Problem>
Would you return all of this data exactly, leaving nothing out?

Recorded information>

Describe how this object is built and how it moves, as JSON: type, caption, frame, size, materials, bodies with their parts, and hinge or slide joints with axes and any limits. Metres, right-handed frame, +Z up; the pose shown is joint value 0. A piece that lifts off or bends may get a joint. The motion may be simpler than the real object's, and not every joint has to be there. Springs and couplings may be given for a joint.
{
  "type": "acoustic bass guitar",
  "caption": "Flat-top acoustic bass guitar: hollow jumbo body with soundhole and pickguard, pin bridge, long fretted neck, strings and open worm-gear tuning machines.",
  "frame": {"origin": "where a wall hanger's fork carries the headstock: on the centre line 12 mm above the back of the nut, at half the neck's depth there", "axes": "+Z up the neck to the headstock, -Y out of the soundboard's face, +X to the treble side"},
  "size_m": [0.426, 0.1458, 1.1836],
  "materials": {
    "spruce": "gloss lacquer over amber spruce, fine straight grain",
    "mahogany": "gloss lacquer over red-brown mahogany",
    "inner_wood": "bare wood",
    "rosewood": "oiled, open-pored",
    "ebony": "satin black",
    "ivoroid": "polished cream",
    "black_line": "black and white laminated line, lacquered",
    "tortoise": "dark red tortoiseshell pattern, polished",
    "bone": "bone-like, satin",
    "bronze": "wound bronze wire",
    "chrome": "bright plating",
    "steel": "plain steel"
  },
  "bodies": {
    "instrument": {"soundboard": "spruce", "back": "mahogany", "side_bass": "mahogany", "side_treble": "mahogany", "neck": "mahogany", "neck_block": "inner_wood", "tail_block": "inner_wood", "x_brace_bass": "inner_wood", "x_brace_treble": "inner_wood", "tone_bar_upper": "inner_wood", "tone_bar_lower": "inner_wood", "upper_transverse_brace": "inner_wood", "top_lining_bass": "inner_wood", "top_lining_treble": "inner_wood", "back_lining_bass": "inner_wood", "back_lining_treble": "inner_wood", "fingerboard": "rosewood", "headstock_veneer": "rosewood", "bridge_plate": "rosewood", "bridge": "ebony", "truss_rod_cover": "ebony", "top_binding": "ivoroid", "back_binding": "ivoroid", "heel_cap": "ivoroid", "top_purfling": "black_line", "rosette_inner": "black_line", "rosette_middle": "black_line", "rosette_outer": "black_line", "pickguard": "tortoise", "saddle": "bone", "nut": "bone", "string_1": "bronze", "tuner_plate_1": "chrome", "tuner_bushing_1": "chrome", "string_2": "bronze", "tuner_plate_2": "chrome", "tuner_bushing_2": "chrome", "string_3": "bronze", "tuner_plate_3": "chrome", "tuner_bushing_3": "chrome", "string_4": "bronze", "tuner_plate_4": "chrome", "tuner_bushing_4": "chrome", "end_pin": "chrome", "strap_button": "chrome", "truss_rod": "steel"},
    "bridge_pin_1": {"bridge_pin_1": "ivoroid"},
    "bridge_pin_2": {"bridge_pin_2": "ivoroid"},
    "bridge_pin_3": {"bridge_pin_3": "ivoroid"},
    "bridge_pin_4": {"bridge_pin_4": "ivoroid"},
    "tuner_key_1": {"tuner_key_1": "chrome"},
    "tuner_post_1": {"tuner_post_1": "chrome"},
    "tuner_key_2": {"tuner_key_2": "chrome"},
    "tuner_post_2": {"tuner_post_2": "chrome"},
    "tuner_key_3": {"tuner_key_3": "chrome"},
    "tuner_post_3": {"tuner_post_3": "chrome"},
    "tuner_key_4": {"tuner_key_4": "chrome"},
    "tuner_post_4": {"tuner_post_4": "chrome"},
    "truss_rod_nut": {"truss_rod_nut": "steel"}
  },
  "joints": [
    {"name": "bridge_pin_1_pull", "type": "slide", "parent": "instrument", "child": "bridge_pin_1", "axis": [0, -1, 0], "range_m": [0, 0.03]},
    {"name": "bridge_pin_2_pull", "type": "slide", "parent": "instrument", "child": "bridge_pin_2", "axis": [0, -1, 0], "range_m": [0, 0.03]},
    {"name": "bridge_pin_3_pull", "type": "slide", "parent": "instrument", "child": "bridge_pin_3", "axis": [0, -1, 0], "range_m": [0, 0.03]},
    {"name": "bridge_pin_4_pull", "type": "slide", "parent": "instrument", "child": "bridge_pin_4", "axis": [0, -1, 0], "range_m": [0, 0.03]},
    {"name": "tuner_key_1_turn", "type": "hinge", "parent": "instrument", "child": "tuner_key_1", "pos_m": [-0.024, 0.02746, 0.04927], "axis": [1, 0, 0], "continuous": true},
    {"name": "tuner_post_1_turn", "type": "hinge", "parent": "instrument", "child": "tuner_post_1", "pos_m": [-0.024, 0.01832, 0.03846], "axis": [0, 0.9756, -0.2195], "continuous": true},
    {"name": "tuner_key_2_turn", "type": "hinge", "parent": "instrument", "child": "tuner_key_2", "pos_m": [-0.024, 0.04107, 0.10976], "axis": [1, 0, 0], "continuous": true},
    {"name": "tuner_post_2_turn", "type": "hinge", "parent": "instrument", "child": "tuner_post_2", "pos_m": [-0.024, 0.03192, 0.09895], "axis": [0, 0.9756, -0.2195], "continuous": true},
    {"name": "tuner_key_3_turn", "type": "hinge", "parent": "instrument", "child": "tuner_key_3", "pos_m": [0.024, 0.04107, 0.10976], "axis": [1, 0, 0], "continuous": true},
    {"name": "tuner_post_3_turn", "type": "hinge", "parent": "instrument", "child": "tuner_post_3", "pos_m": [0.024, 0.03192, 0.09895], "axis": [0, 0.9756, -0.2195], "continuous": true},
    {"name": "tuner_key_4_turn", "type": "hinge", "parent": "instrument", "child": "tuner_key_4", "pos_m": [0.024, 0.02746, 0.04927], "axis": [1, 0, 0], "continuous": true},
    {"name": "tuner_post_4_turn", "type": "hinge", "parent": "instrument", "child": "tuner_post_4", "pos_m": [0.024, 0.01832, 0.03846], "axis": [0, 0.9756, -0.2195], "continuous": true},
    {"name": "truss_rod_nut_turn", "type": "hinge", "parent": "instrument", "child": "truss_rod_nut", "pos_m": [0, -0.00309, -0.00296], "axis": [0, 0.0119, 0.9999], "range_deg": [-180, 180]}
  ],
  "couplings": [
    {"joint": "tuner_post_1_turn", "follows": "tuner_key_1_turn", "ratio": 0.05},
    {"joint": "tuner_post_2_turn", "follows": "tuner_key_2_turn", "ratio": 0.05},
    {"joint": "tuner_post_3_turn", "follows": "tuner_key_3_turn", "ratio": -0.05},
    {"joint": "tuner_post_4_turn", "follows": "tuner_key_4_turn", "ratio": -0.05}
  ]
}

Solved exercise>
Describe how this object is built and how it moves, as JSON: type, caption, frame, size, materials, bodies with their parts, and hinge or slide joints with axes and any limits. Metres, right-handed frame, +Z up; the pose shown is joint value 0. A piece that lifts off or bends may get a joint. The motion may be simpler than the real object's, and not every joint has to be there. Springs and couplings may be given for a joint.
{
  "type": "acoustic bass guitar",
  "caption": "Flat-top acoustic bass guitar: hollow jumbo body with soundhole and pickguard, pin bridge, long fretted neck, strings and open worm-gear tuning machines.",
  "frame": {"origin": "where a wall hanger's fork carries the headstock: on the centre line 12 mm above the back of the nut, at half the neck's depth there", "axes": "+Z up the neck to the headstock, -Y out of the soundboard's face, +X to the treble side"},
  "size_m": [0.426, 0.1458, 1.1836],
  "materials": {
    "spruce": "gloss lacquer over amber spruce, fine straight grain",
    "mahogany": "gloss lacquer over red-brown mahogany",
    "inner_wood": "bare wood",
    "rosewood": "oiled, open-pored",
    "ebony": "satin black",
    "ivoroid": "polished cream",
    "black_line": "black and white laminated line, lacquered",
    "tortoise": "dark red tortoiseshell pattern, polished",
    "bone": "bone-like, satin",
    "bronze": "wound bronze wire",
    "chrome": "bright plating",
    "steel": "plain steel"
  },
  "bodies": {
    "instrument": {"soundboard": "spruce", "back": "mahogany", "side_bass": "mahogany", "side_treble": "mahogany", "neck": "mahogany", "neck_block": "inner_wood", "tail_block": "inner_wood", "x_brace_bass": "inner_wood", "x_brace_treble": "inner_wood", "tone_bar_upper": "inner_wood", "tone_bar_lower": "inner_wood", "upper_transverse_brace": "inner_wood", "top_lining_bass": "inner_wood", "top_lining_treble": "inner_wood", "back_lining_bass": "inner_wood", "back_lining_treble": "inner_wood", "fingerboard": "rosewood", "headstock_veneer": "rosewood", "bridge_plate": "rosewood", "bridge": "ebony", "truss_rod_cover": "ebony", "top_binding": "ivoroid", "back_binding": "ivoroid", "heel_cap": "ivoroid", "top_purfling": "black_line", "rosette_inner": "black_line", "rosette_middle": "black_line", "rosette_outer": "black_line", "pickguard": "tortoise", "saddle": "bone", "nut": "bone", "string_1": "bronze", "tuner_plate_1": "chrome", "tuner_bushing_1": "chrome", "string_2": "bronze", "tuner_plate_2": "chrome", "tuner_bushing_2": "chrome", "string_3": "bronze", "tuner_plate_3": "chrome", "tuner_bushing_3": "chrome", "string_4": "bronze", "tuner_plate_4": "chrome", "tuner_bushing_4": "chrome", "end_pin": "chrome", "strap_button": "chrome", "truss_rod": "steel"},
    "bridge_pin_1": {"bridge_pin_1": "ivoroid"},
    "bridge_pin_2": {"bridge_pin_2": "ivoroid"},
    "bridge_pin_3": {"bridge_pin_3": "ivoroid"},
    "bridge_pin_4": {"bridge_pin_4": "ivoroid"},
    "tuner_key_1": {"tuner_key_1": "chrome"},
    "tuner_post_1": {"tuner_post_1": "chrome"},
    "tuner_key_2": {"tuner_key_2": "chrome"},
    "tuner_post_2": {"tuner_post_2": "chrome"},
    "tuner_key_3": {"tuner_key_3": "chrome"},
    "tuner_post_3": {"tuner_post_3": "chrome"},
    "tuner_key_4": {"tuner_key_4": "chrome"},
    "tuner_post_4": {"tuner_post_4": "chrome"},
    "truss_rod_nut": {"truss_rod_nut": "steel"}
  },
  "joints": [
    {"name": "bridge_pin_1_pull", "type": "slide", "parent": "instrument", "child": "bridge_pin_1", "axis": [0, -1, 0], "range_m": [0, 0.03]},
    {"name": "bridge_pin_2_pull", "type": "slide", "parent": "instrument", "child": "bridge_pin_2", "axis": [0, -1, 0], "range_m": [0, 0.03]},
    {"name": "bridge_pin_3_pull", "type": "slide", "parent": "instrument", "child": "bridge_pin_3", "axis": [0, -1, 0], "range_m": [0, 0.03]},
    {"name": "bridge_pin_4_pull", "type": "slide", "parent": "instrument", "child": "bridge_pin_4", "axis": [0, -1, 0], "range_m": [0, 0.03]},
    {"name": "tuner_key_1_turn", "type": "hinge", "parent": "instrument", "child": "tuner_key_1", "pos_m": [-0.024, 0.02746, 0.04927], "axis": [1, 0, 0], "continuous": true},
    {"name": "tuner_post_1_turn", "type": "hinge", "parent": "instrument", "child": "tuner_post_1", "pos_m": [-0.024, 0.01832, 0.03846], "axis": [0, 0.9756, -0.2195], "continuous": true},
    {"name": "tuner_key_2_turn", "type": "hinge", "parent": "instrument", "child": "tuner_key_2", "pos_m": [-0.024, 0.04107, 0.10976], "axis": [1, 0, 0], "continuous": true},
    {"name": "tuner_post_2_turn", "type": "hinge", "parent": "instrument", "child": "tuner_post_2", "pos_m": [-0.024, 0.03192, 0.09895], "axis": [0, 0.9756, -0.2195], "continuous": true},
    {"name": "tuner_key_3_turn", "type": "hinge", "parent": "instrument", "child": "tuner_key_3", "pos_m": [0.024, 0.04107, 0.10976], "axis": [1, 0, 0], "continuous": true},
    {"name": "tuner_post_3_turn", "type": "hinge", "parent": "instrument", "child": "tuner_post_3", "pos_m": [0.024, 0.03192, 0.09895], "axis": [0, 0.9756, -0.2195], "continuous": true},
    {"name": "tuner_key_4_turn", "type": "hinge", "parent": "instrument", "child": "tuner_key_4", "pos_m": [0.024, 0.02746, 0.04927], "axis": [1, 0, 0], "continuous": true},
    {"name": "tuner_post_4_turn", "type": "hinge", "parent": "instrument", "child": "tuner_post_4", "pos_m": [0.024, 0.01832, 0.03846], "axis": [0, 0.9756, -0.2195], "continuous": true},
    {"name": "truss_rod_nut_turn", "type": "hinge", "parent": "instrument", "child": "truss_rod_nut", "pos_m": [0, -0.00309, -0.00296], "axis": [0, 0.0119, 0.9999], "range_deg": [-180, 180]}
  ],
  "couplings": [
    {"joint": "tuner_post_1_turn", "follows": "tuner_key_1_turn", "ratio": 0.05},
    {"joint": "tuner_post_2_turn", "follows": "tuner_key_2_turn", "ratio": 0.05},
    {"joint": "tuner_post_3_turn", "follows": "tuner_key_3_turn", "ratio": -0.05},
    {"joint": "tuner_post_4_turn", "follows": "tuner_key_4_turn", "ratio": -0.05}
  ]
}